Ontologies allow machines to perform reasoning—to infer new facts based on the established rules.
Web Ontology Language (OWL)
The language used to write these ontologies for the Semantic Web is the Web Ontology Language (OWL).
OWL allows developers to define complex relationships and constraints, enabling powerful logical reasoning.
- Class Definition: Defining groups of resources (e.g., defining the class 'Mammal').
- Property Restriction: Specifying rules (e.g., defining that the property 'hasParent' can only link two resources of the class 'Person').
- Equivalence: Stating that two different terms mean the same thing (e.g., 'Automobile' is the same as 'Car').
Because OWL is based on formal logic, search engines and AI systems can use these rules to ensure that data retrieval is accurate, consistent, and contextually correct.
Did you know? The development of the Semantic Web was led by Sir Tim Berners-Lee, the same person who invented the World Wide Web! He envisioned the web evolving to this stage from the very beginning.
Summary of Semantic Web Technologies
These three layers work together to achieve true machine understanding:
- RDF: Provides the basic statement structure (Triples).
- Ontology: Provides the shared vocabulary and the agreed-upon rules for a domain.
- OWL: Is the specific language used to formally encode the complex rules and reasoning capabilities of the Ontology.

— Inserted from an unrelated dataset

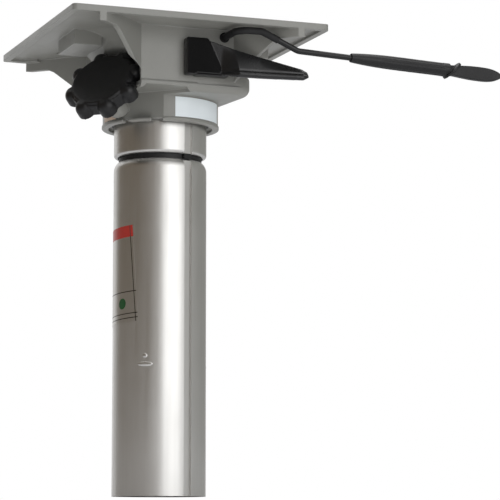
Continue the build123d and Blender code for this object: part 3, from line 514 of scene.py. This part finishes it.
# Finishes
@dataclass(frozen=True)
class PaintedCasting:
    """Grey powder coat on cast aluminium."""

    colour: Colour = (0.245, 0.243, 0.222)
    shade: Colour = (0.195, 0.193, 0.175)
    bare: Colour = (0.42, 0.42, 0.40)
    cloud_share: float = 0.35
    fleck_share: float = 0.10
    bare_share: float = 0.55
    wear_width: float = 0.0009
    roughness: Pair = (0.38, 0.54)
    coat: float = 0.12
    coat_roughness: float = 0.3
    relief: float = 0.00012
    edge_radius: float = 0.0012

    def build(self, effects: Effects) -> Finish:
        """Make the material.

        Args:
            effects: shared effects.

        Returns:
            The finished material.
        """
        sheet = Sheet("cast_grey_paint")
        grain = sheet.effect(effects.cast_grain, Fine=0.6, Waves=1.2)
        wear = sheet.effect(effects.edge_wear, Width=self.wear_width, Breakup=0.5)
        marks = sheet.effect(effects.handling, Amount=Weathering.HANDLED.value)
        colour = sheet.tint(self.colour, self.shade, grain["Cloud"], self.cloud_share)
        colour = sheet.tint(colour, self.shade, grain["Speckle"], self.fleck_share)
        colour = sheet.tint(colour, self.bare, wear["Mask"], self.bare_share)
        sheet.feed("Base Color", colour)
        sheet.roughen(marks["Smudge"], *self.roughness)
        sheet.constant(coat_weight=self.coat, coat_roughness=self.coat_roughness)
        sheet.bump(grain["Height"], self.relief, rounding=self.edge_radius)
        return sheet.material


@dataclass(frozen=True)
class ExtrudedAluminium:
    """Anodised aluminium extrusion, with die lines along its length."""

    name: str = "anodised_extrusion"
    colour: Colour = (0.63, 0.625, 0.61)
    dark: Colour = (0.56, 0.55, 0.53)
    dark_share: float = 0.5
    roughness: Pair = (0.33, 0.41)
    smudge_rise: float = 0.3
    relief: float = 0.00001

    def build(self, effects: Effects) -> Finish:
        """Make the material.

        Args:
            effects: shared effects.

        Returns:
            The finished material.
        """
        sheet = Sheet(self.name)
        tree = sheet.tree
        lines = sheet.effect(effects.draw_lines, Amount=1.0)
        marks = sheet.effect(effects.handling, Amount=Weathering.NEW.value)
        colour = sheet.tint(self.colour, self.dark, lines["Streak"], self.dark_share)
        sheet.feed("Base Color", colour)
        streaks = remap(tree, lines["Streak"], 0.0, 1.0, *self.roughness)
        smudges = calculate(tree, "MULTIPLY", marks["Smudge"], self.smudge_rise)
        sheet.feed("Roughness", calculate(tree, "ADD", streaks, smudges))
        sheet.constant(metallic=1.0)
        sheet.bump(lines["Height"], self.relief)
        return sheet.material


@dataclass(frozen=True)
class MouldedBlack:
    """Black moulded plastic, rubber or enamel."""

    name: str
    colour: Colour = (0.008, 0.008, 0.0085)
    grey: Colour = (0.03, 0.03, 0.03)
    edge_share: float = 0.4
    dust_share: float = 0.5
    wear_width: float = 0.0006
    roughness: float = 0.35
    smudge_rise: float = 0.15
    smudge_full: float = 0.6
    texture: float = 0.00003
    gloss: float = 0.35

    def build(self, effects: Effects) -> Finish:
        """Make the material.

        Args:
            effects: shared effects.

        Returns:
            The finished material.
        """
        sheet = Sheet(self.name)
        marks = sheet.effect(effects.handling, Amount=Weathering.HANDLED.value)
        wear = sheet.effect(effects.edge_wear, Width=self.wear_width, Breakup=0.4)
        grain = sheet.effect(effects.cast_grain, Fine=1.0, Waves=0.4)
        colour = sheet.tint(self.colour, self.grey, wear["Mask"], self.edge_share)
        colour = sheet.tint(colour, self.grey, marks["Dust"], self.dust_share)
        sheet.feed("Base Color", colour)
        rough = self.roughness + self.smudge_rise
        sheet.roughen(marks["Smudge"], self.roughness, rough, self.smudge_full)
        sheet.constant(specular_ior_level=self.gloss)
        sheet.bump(grain["Height"], self.texture)
        return sheet.material


@dataclass(frozen=True)
class PlainSurface:
    """Plain machined or plated metal."""

    name: str
    colour: Colour
    roughness: float = 0.28
    metallic: float = 1.0
    waves: float = 0.2
    shade: float = 0.75
    handled: Weathering = Weathering.HANDLED
    smudge_rise: float = 0.2
    smudge_full: float = 0.5
    relief: float = 0.00002

    def build(self, effects: Effects) -> Finish:
        """Make the material.

        Args:
            effects: shared effects.

        Returns:
            The finished material.
        """
        sheet = Sheet(self.name)
        grain = sheet.effect(effects.cast_grain, Fine=1.0, Waves=self.waves)
        marks = sheet.effect(effects.handling, Amount=self.handled.value)
        darker = tuple(value * self.shade for value in self.colour)
        sheet.feed("Base Color", blend_colour(sheet.tree, grain["Cloud"], self.colour, darker))
        rough = self.roughness + self.smudge_rise
        sheet.roughen(marks["Smudge"], self.roughness, rough, self.smudge_full)
        sheet.constant(metallic=self.metallic)
        sheet.bump(grain["Height"], self.relief)
        return sheet.material


@dataclass(frozen=True)
class BlankFilm(PlainSurface):
    """Plain label film with nothing printed on it."""

    roughness: float = 0.45
    metallic: float = 0.0
    waves: float = 0.6
    shade: float = 0.9
    handled: Weathering = Weathering.NEW
    smudge_rise: float = 0.1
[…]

🔑 Key Takeaways and Common Mistakes
Do not confuse RDF and HTML: HTML is for displaying documents; RDF is for describing data and relationships.
The Semantic Web's Primary Goal: To enable machines to process and reason with data, rather than just display it.
- Key Term: Resource Description Framework (RDF) uses Subject-Predicate-Object triples.
- Key Term: An Ontology is the formal rulebook and vocabulary for a specific domain.
- Key Term: Web Ontology Language (OWL) is the language used to write those rules.
You’ve successfully covered the core concepts of making the internet smarter! Keep practising how to identify subjects, predicates, and objects in real-world scenarios, and you’ll master this topic easily.